The Xillybus IP core is a complex piece of logic, which has been stress-tested in various scenarios. It's therefore unlikely to find buggy behavior by simulation in the core itself, where terabytes of data transport with random load patterns didn't.

Moreover, its behavior depends very much on the response from the driver on the host, the application on the same and the PCIe bus' latencies (or AXI bus arbitration on Zynq platforms). A comprehensive simulation is therefore nearly impossible.

In light of this, it's recommended to simulate application logic up to the point where the FIFOs interface with the Xillybus IP core. The IP core is modeled as an entity which drains this FIFOs or fills them, depending on the data's direction.

It's recommended to do it differently for streams that are intended to be run continuously and those subject to bursts of data, as discussed next.
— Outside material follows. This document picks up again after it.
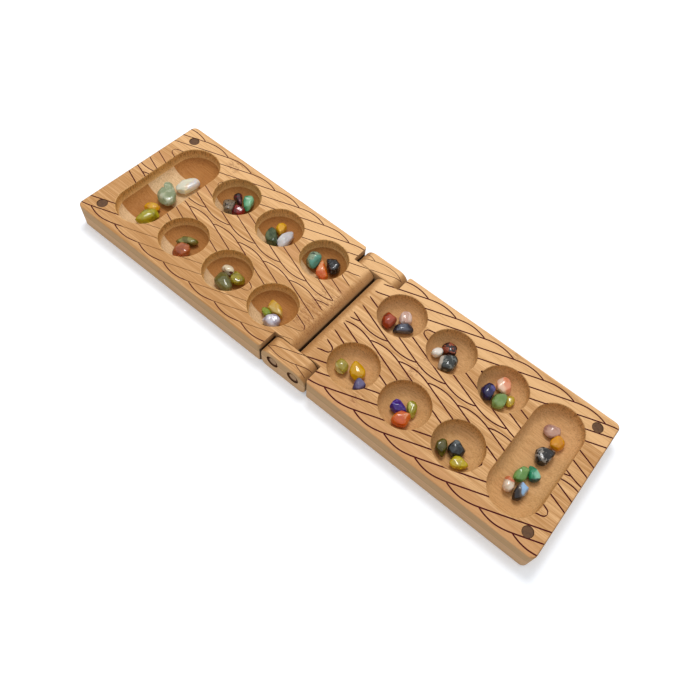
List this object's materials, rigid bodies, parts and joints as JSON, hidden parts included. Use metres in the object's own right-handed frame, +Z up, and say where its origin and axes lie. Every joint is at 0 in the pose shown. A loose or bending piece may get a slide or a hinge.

#### 5.2 Simulating continuous streams

In a continuous stream, data is either read or written to the FIFO at the rate dictated by the application logic, as long as the respective \_open signal is asserted (indicating that the file is opened by the host). If the FIFO overflow or underflows, this is probably considered a malfunction.

What prevents this overflow and underflow are data transactions made by the Xillybus IP core with the host. If these data transactions don't prevent breaking the continuity of the data flow, this is an error event that needs to be handled somehow by the application logic.

For testing what happens when the FIFO underflows on host-to-FPGA streams, it's recommended to simulate this event by making the test bench assert the FIFO's "empty" line (connected to the application logic).

Likewise, the "full" line can be asserted for a FPGA-to-host stream to test a FIFO overflow.

Aside from this test, the basic assumption in simulations should be that the continuity is never broken. In fact, in the host-to-FPGA direction, the FIFO can be implemented in the test bench simply by reading a word from a file for each rising clock having the read enable signal asserted. In the opposite direction, a word is written to a file when write enable is asserted.

This is approach doesn't overlook the possibility that the continuity can break. Rather, it recognizes that a broken data continuity is most probably a result of something beyond the simulation's scope: Too shallow DMA buffers, poor responsiveness of the user space application, or a CPU deprivation resulting from an overall condition in the host. If such event happens for real, the application should respond to this. As mentioned above, this response is eligible for simulation.

Having said that, there may be a possibility that the data continuity is broken due to the application logic attempting to exceed the bandwidth limitation of the stream (or that the system-total bandwidth is exceeded). If this is a possibility (in most applications it isn't), it's also recommended that the test bench will measure the data flow rate over short segments of time (in the order of magnitude of the time it takes to fill or empty the FIFO to half).

#### 5.3 Simulating burst upstreams

There is no uniform method to simulate bursty streams from FPGA to host, since the natural behavior is that the data is written into the mediating FIFO, and is then transmitted to the host at some later time by the Xillybus IP core. If and when this transmission takes place depends on several parameters.

For example, if the stream is asynchronous, the respective file is open on the host and there is room in the DMA buffers, the transmission starts soon after the becomes non-empty. On the other hand, nothing will happen on a synchronous stream until the application on the host attempts to read data.

Simulating the overflow of the FIFO is recommended by asserting the FIFO's "full" signal directly by the test bench.

The simulation of normal operation depends very much on the specific design. A straightforward setting involves including a FIFO in the simulation, allowing the tested logic to write data to it, and the test bench read from it. The read pattern should mimic the host's expected read behavior.

#### 5.4 Simulating burst downstreams

A burst of data from the host to FPGA merely fills the mediating FIFO with data at a given time. There is no risk of overflowing the FIFO, because the Xillybus IP core respects the FIFO's "full" line.

It is therefore recommended to simulate this setting by including a FIFO in the tested logic, and set up the test bench to write data to it in a pattern that mimics the host's expected write behavior.